Il cane Roldano è protagonista di una tela dipinta da Aurelio Lomi, artista pisano attivo a Genova tra il 1597 e il 1604, nel quale un elegante paggio lo striglia con una spazzola d’argento. Il cane, tradizionale simbolo di fedeltà, acquisisce in questo dipinto un notevole valore simbolico. Roldano fu infatti donato a Giovanni Andrea I dal re Filippo II, come segno di riconoscenza per la lealtà dei Doria alla corona spagnola. Dopo la sua morte, il molosso fu sepolto con grandi onori nel giardino del palazzo, ai piedi della statua di Giove.


Ritratto di Andrea Doria con Gatto (FC 814)

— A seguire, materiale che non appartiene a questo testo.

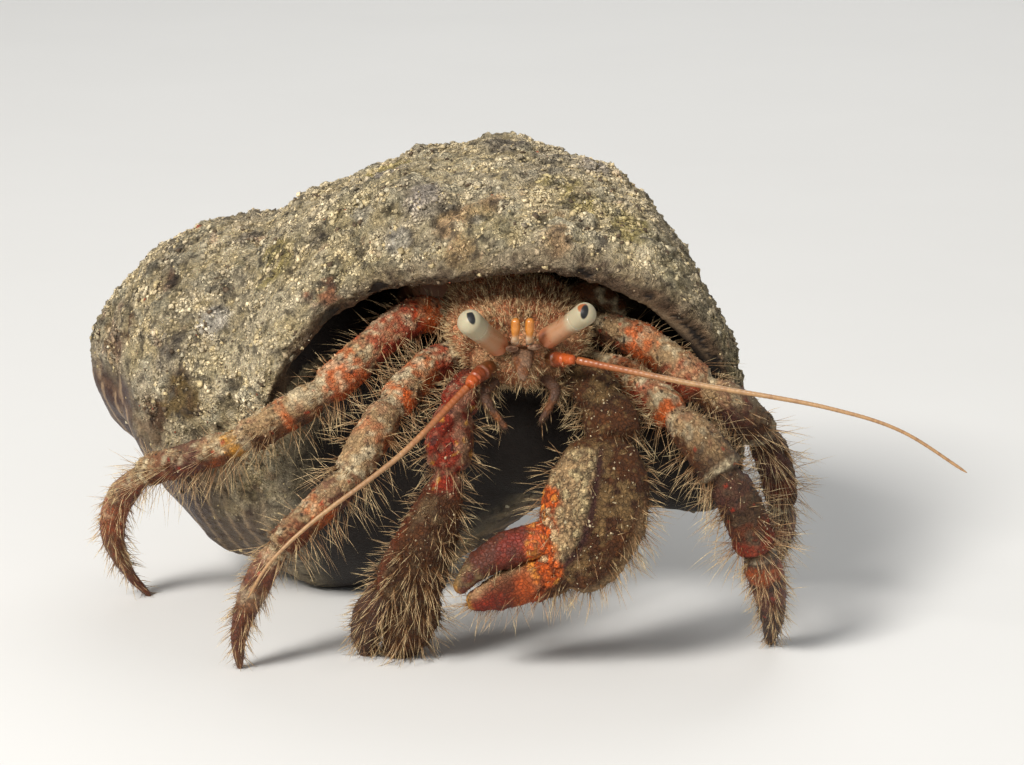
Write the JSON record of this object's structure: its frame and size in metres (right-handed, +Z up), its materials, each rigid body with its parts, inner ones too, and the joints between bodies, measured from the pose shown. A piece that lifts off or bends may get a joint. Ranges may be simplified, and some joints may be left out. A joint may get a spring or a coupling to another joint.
{
  "type": "hermit crab",
  "caption": "Hairy hermit crab standing in its knobbly sea-snail shell, head and legs out under the shell's lip.",
  "frame": {"origin": "middle of the bounding box, on the floor", "axes": "+Z up; the crab faces -Y; its right side is towards -X, where the shell's apex is, and its left side towards +X"},
  "size_m": [0.0962, 0.066, 0.0525],
  "materials": {
    "shell": "rough, sandy crust over a worn snail shell",
    "crust_hairy": "hairy carapace",
    "soft_skin": "soft, matte",
    "eyestalk": "smooth, waxy",
    "cornea": "smooth, wet",
    "mouthparts": "hairy",
    "antennule": "smooth",
    "antenna": "smooth, ringed",
    "dactyl": "bristly, horny",
    "finger": "hard, granular",
    "claw_crust": "granular, sandy, bristly",
    "leg_crust": "granular, sandy, bristly"
  },
  "bodies": {
    "root": {"shell": "shell", "leg_front_right_merus": "leg_crust", "leg_front_right_carpus": "leg_crust", "leg_front_right_propodus": "leg_crust", "leg_front_right_dactyl": "dactyl", "leg_rear_right_merus": "leg_crust", "leg_rear_right_carpus": "leg_crust", "leg_rear_right_propodus": "leg_crust", "leg_rear_right_dactyl": "dactyl", "leg_front_left_merus": "leg_crust", "leg_front_left_carpus": "leg_crust", "leg_front_left_propodus": "leg_crust", "leg_front_left_dactyl": "dactyl", "leg_rear_left_merus": "leg_crust", "leg_rear_left_carpus": "leg_crust", "leg_rear_left_propodus": "leg_crust", "leg_rear_left_dactyl": "dactyl", "claw_right_merus": "claw_crust", "claw_right_carpus": "claw_crust", "claw_right_palm": "claw_crust", "claw_right_finger": "finger", "claw_left_merus": "claw_crust", "claw_left_carpus": "claw_crust", "claw_left_palm": "claw_crust", "claw_left_finger": "finger", "eyestalk_right": "eyestalk", "cornea_right": "cornea", "eyestalk_left": "eyestalk", "cornea_left": "cornea", "antennule_right": "antennule", "antennule_left": "antennule", "antennule_base": "mouthparts", "antenna_base_right": "antenna", "antenna_right": "antenna", "antenna_base_left": "antenna", "antenna_left": "antenna", "maxilliped_right": "mouthparts", "maxilliped_left": "mouthparts", "leg_fourth_right": "leg_crust", "leg_fourth_left": "leg_crust", "trunk": "crust_hairy", "abdomen": "soft_skin"}
  },
  "joints": []
}
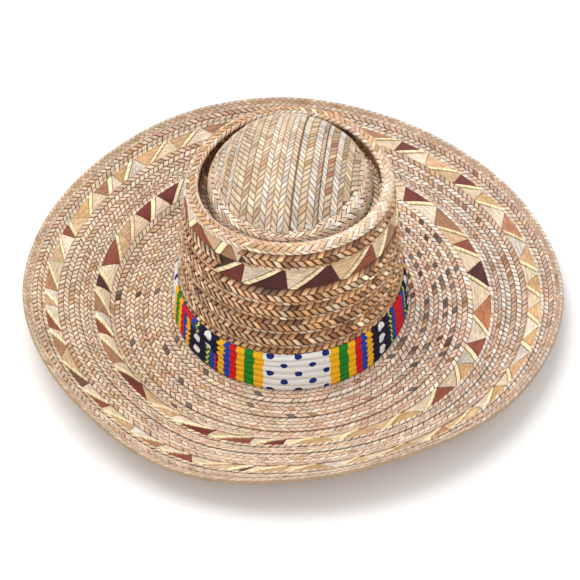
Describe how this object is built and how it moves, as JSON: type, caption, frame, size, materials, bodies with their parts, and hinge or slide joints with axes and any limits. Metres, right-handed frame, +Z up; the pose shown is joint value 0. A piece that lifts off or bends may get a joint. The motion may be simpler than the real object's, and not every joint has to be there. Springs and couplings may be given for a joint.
{
  "type": "straw hat",
  "caption": "Wide straw hat sewn from flat plaited braid: curled brim, tall crown with a ridge round a domed tip, decorative braid rounds and a pleated cloth band.",
  "frame": {"origin": "on the surface the hat rests on, under the middle of the brim's outline", "axes": "+Z up through the crown, +Y towards the far end of the hat, -Y the near end that the picture shows, +X to the picture's right"},
  "size_m": [0.4072, 0.431, 0.1548],
  "materials": {
    "brim_straw": "plaited natural straw, matt",
    "crown_straw": "plaited natural straw, matt",
    "insert_straw": "folded dyed and natural leaf, matt",
    "tip_straw": "plaited pale straw, matt",
    "band_cloth": "pleated printed cotton with stripes and dots"
  },
  "bodies": {
    "root": {"brim_inner_rows": "brim_straw", "brim_inner_insert": "insert_straw", "brim_middle_rows": "brim_straw", "brim_outer_insert": "insert_straw", "brim_outer_row": "brim_straw", "brim_edge": "brim_straw", "crown_lower_rows": "crown_straw", "crown_insert": "insert_straw", "crown_upper_row": "crown_straw", "crown_ridge": "crown_straw", "tip_rows": "crown_straw", "tip_strip_1": "tip_straw", "tip_strip_2": "tip_straw", "tip_strip_3": "tip_straw", "tip_strip_4": "tip_straw", "tip_strip_5": "tip_straw", "tip_strip_6": "tip_straw", "hat_band": "band_cloth"}
  },
  "joints": []
}
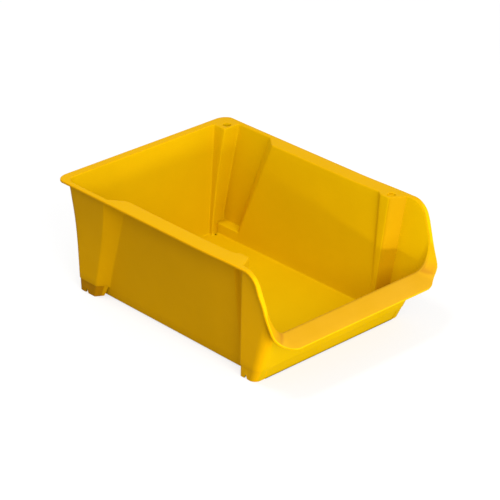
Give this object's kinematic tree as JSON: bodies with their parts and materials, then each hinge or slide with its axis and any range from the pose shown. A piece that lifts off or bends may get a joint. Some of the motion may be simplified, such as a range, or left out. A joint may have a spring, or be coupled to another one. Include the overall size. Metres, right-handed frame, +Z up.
{
  "type": "stackable storage bin",
  "caption": "Open-front stacking storage bin: tapered box with offset corner bays, wide side ledges, a stacking hole, notched feet and a sloping front lip.",
  "frame": {"origin": "centre of the bounding box's footprint, on the plane the feet stand on", "axes": "+Z up; -Y towards the open front and its lip; X across the width, with +X the right side as seen from the front"},
  "size_m": [0.22, 0.3124, 0.1224],
  "materials": {
    "wall_plastic": "satin moulded polypropylene",
    "foot_plastic": "satin moulded polypropylene, scuffed at the foot",
    "rim_plastic": "satin moulded polypropylene, smoother on the rim"
  },
  "bodies": {
    "root": {"floor": "wall_plastic", "back_wall": "wall_plastic", "front_wall": "wall_plastic", "side_panel_right": "wall_plastic", "side_panel_left": "wall_plastic", "rear_bay_right": "wall_plastic", "rear_bay_left": "wall_plastic", "front_step_right": "wall_plastic", "front_step_left": "wall_plastic", "front_cheek_right": "wall_plastic", "front_cheek_left": "wall_plastic", "front_corner_right": "wall_plastic", "front_corner_left": "wall_plastic", "rear_sill_right": "wall_plastic", "rear_sill_left": "wall_plastic", "front_sill_right": "wall_plastic", "front_sill_left": "wall_plastic", "rear_bay_floor_right": "wall_plastic", "rear_bay_floor_left": "wall_plastic", "front_bay_floor_right": "wall_plastic", "front_bay_floor_left": "wall_plastic", "rear_column": "wall_plastic", "rear_foot_right": "foot_plastic", "rear_foot_left": "foot_plastic", "front_foot_right": "foot_plastic", "front_foot_left": "foot_plastic", "rear_rim": "rim_plastic", "front_lip": "rim_plastic", "rear_rim_corner_right": "rim_plastic", "rear_rim_corner_left": "rim_plastic", "side_rim_right": "rim_plastic", "side_rim_left": "rim_plastic", "stacking_ledge_right": "rim_plastic", "stacking_ledge_left": "rim_plastic", "front_shoulder_right": "rim_plastic", "front_shoulder_left": "rim_plastic", "lip_corner_right": "rim_plastic", "lip_corner_left": "rim_plastic"}
  },
  "joints": []
}
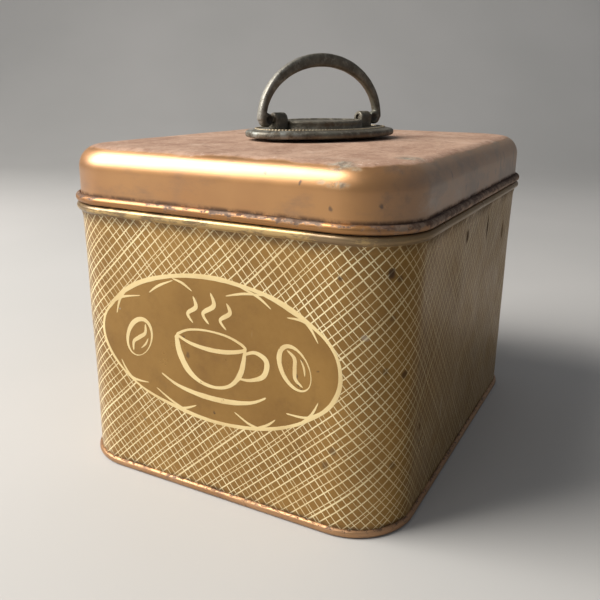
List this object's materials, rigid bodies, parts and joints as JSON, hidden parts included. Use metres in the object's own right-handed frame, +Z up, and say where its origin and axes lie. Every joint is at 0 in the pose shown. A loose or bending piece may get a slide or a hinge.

La tela, realizzata intorno alla metà del Cinqucento e attribuita al pittore fiammingo William Key, raffigura Andrea Doria in maniera assai realistica, con il volto segnato da rughe profonde, le palpebre abbassate sugli occhi arrossati, lo sguardo ancora fiero che combatte contro la fragilità della vecchiaia. Il Principe porta al collo il Toson d’oro. Di fronte a lui, su un tavolo, un grande gatto soriano e un orologio. Il gatto, tradizionalmente interpretato come emblema della famiglia rivale dei Fieschi, costituisce più probabilmente un’allegoria della libertà; l’orologio, spesso presente nei ritratti politici dell’Imperatore e re di Spagna Carlo V, rappresenta invece una metafora del buon governo universale e della temperanza. La presenza del gatto e dell’orologio potrebbe dunque costituire un preciso riferimento ai temi fondamentali dell’azione politica di Andrea Doria: la Repubblica genovese da un lato e l’Impero dall’altro.